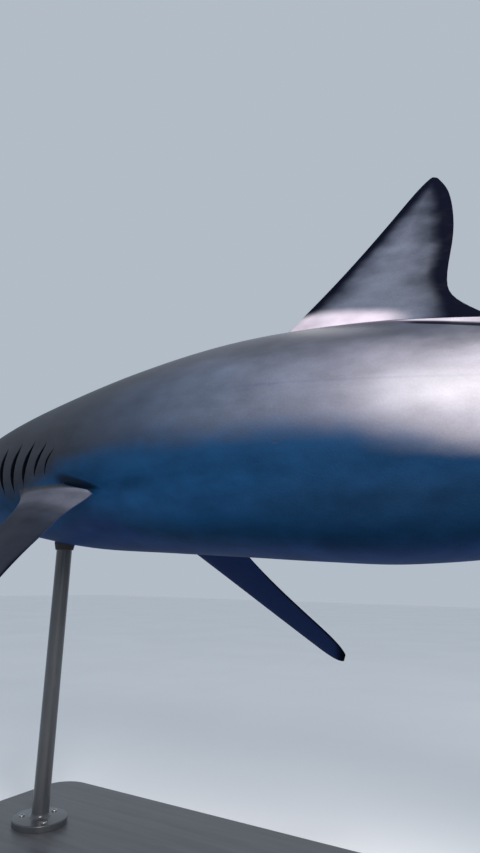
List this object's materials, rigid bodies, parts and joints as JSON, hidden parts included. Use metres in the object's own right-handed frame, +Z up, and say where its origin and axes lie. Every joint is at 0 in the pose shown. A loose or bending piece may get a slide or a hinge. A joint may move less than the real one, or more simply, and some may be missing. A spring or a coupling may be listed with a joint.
{
  "type": "silky shark",
  "caption": "Life-size swimming silky shark with drooping pectoral fins, a tall first dorsal fin and a long-lobed tail, held level on a flat base by slim rods.",
  "frame": {"origin": "on the floor, under the middle of the whole model's box", "axes": "+Z up, the head points along -X and the tail along +X, the shark's left flank faces -Y"},
  "size_m": [2.2502, 0.8048, 0.962],
  "materials": {
    "skin": "smooth satin skin, brown-grey above, slate on the lower flank and pale below",
    "fin_skin": "smooth satin skin with dark edges and dusky tips",
    "eye": "wet and glossy, dark iris with an upright slit pupil",
    "tooth": "smooth ivory, satin gloss, for the teeth that show in the mouth",
    "stand_board": "painted charcoal, satin",
    "stand_rod": "painted charcoal, satin"
  },
  "bodies": {
    "root": {"head": "skin", "lower_jaw": "skin", "trunk_front": "skin", "trunk_middle": "skin", "trunk_rear": "skin", "tail_stalk": "skin", "caudal_fin_upper": "fin_skin", "caudal_fin_lower": "fin_skin", "dorsal_fin_first": "fin_skin", "dorsal_fin_second": "fin_skin", "anal_fin": "fin_skin", "pectoral_fin_left": "fin_skin", "pectoral_fin_right": "fin_skin", "pelvic_fin_left": "fin_skin", "pelvic_fin_right": "fin_skin", "eye_left": "eye", "eye_right": "eye", "stand_base": "stand_board", "stand_rod_front": "stand_rod", "stand_rod_rear": "stand_rod"}
  },
  "joints": []
}
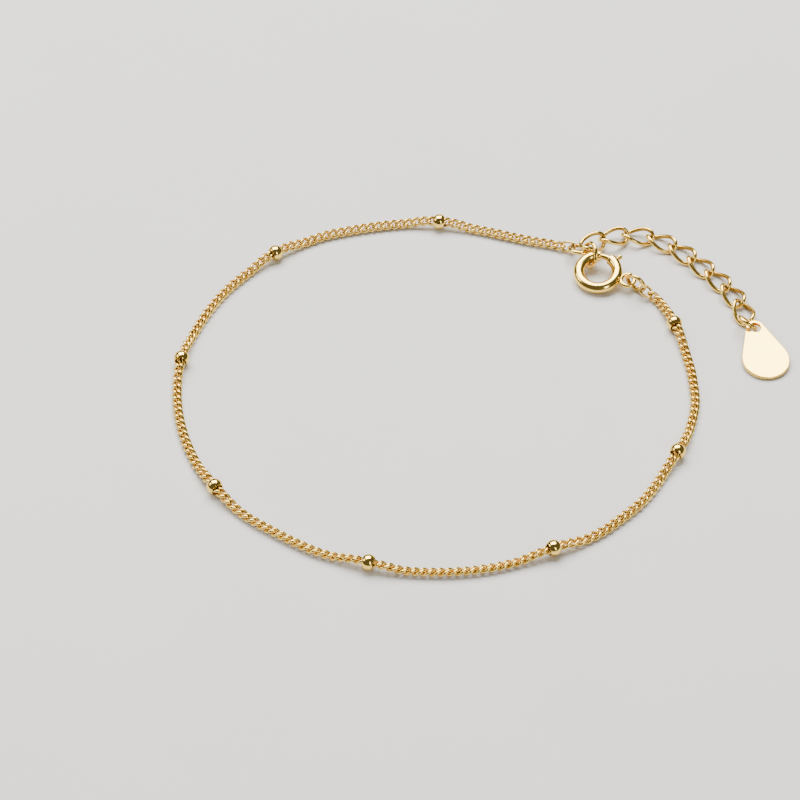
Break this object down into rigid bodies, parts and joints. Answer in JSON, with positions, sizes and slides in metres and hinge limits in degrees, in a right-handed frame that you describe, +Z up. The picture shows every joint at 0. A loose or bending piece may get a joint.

*****

▶ _Problem requirements_
Return all of the entries exactly as they were supplied.

▶ _Written answer_
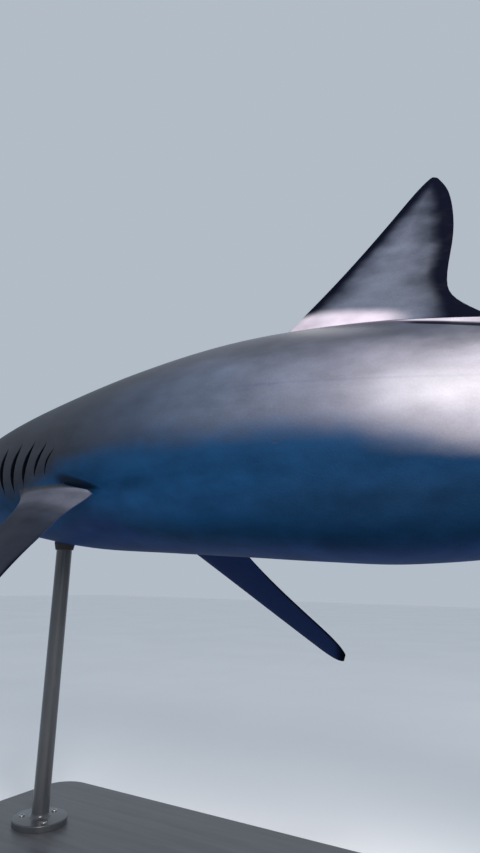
List this object's materials, rigid bodies, parts and joints as JSON, hidden parts included. Use metres in the object's own right-handed frame, +Z up, and say where its origin and axes lie. Every joint is at 0 in the pose shown. A loose or bending piece may get a slide or a hinge. A joint may move less than the real one, or more simply, and some may be missing. A spring or a coupling may be listed with a joint.
{
  "type": "silky shark",
  "caption": "Life-size swimming silky shark with drooping pectoral fins, a tall first dorsal fin and a long-lobed tail, held level on a flat base by slim rods.",
  "frame": {"origin": "on the floor, under the middle of the whole model's box", "axes": "+Z up, the head points along -X and the tail along +X, the shark's left flank faces -Y"},
  "size_m": [2.2502, 0.8048, 0.962],
  "materials": {
    "skin": "smooth satin skin, brown-grey above, slate on the lower flank and pale below",
    "fin_skin": "smooth satin skin with dark edges and dusky tips",
    "eye": "wet and glossy, dark iris with an upright slit pupil",
    "tooth": "smooth ivory, satin gloss, for the teeth that show in the mouth",
    "stand_board": "painted charcoal, satin",
    "stand_rod": "painted charcoal, satin"
  },
  "bodies": {
    "root": {"head": "skin", "lower_jaw": "skin", "trunk_front": "skin", "trunk_middle": "skin", "trunk_rear": "skin", "tail_stalk": "skin", "caudal_fin_upper": "fin_skin", "caudal_fin_lower": "fin_skin", "dorsal_fin_first": "fin_skin", "dorsal_fin_second": "fin_skin", "anal_fin": "fin_skin", "pectoral_fin_left": "fin_skin", "pectoral_fin_right": "fin_skin", "pelvic_fin_left": "fin_skin", "pelvic_fin_right": "fin_skin", "eye_left": "eye", "eye_right": "eye", "stand_base": "stand_board", "stand_rod_front": "stand_rod", "stand_rod_rear": "stand_rod"}
  },
  "joints": []
}
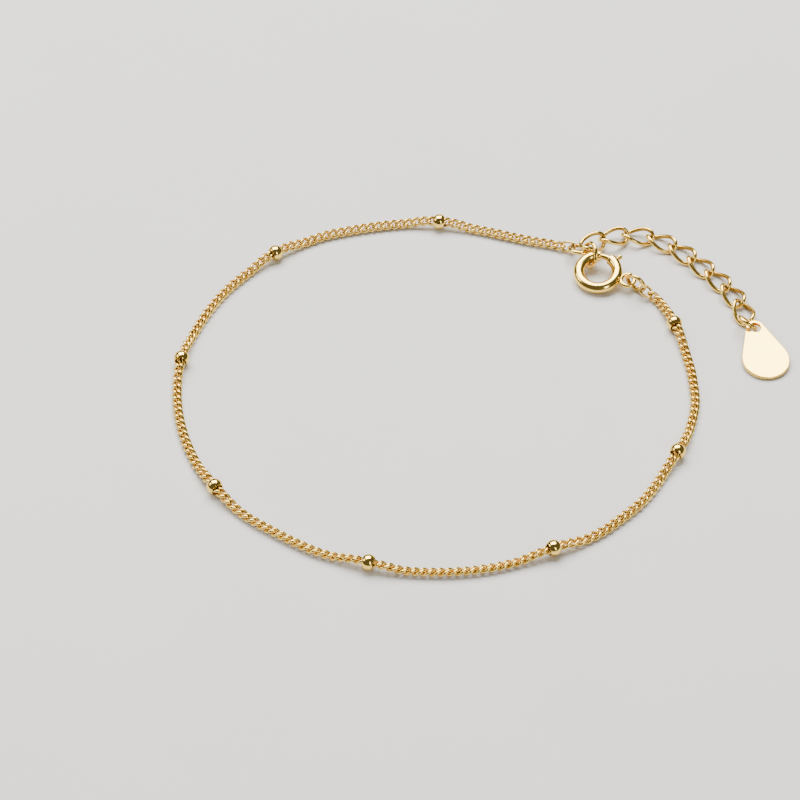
Break this object down into rigid bodies, parts and joints. Answer in JSON, with positions, sizes and slides in metres and hinge limits in degrees, in a right-handed frame that you describe, +Z up. The picture shows every joint at 0. A loose or bending piece may get a joint.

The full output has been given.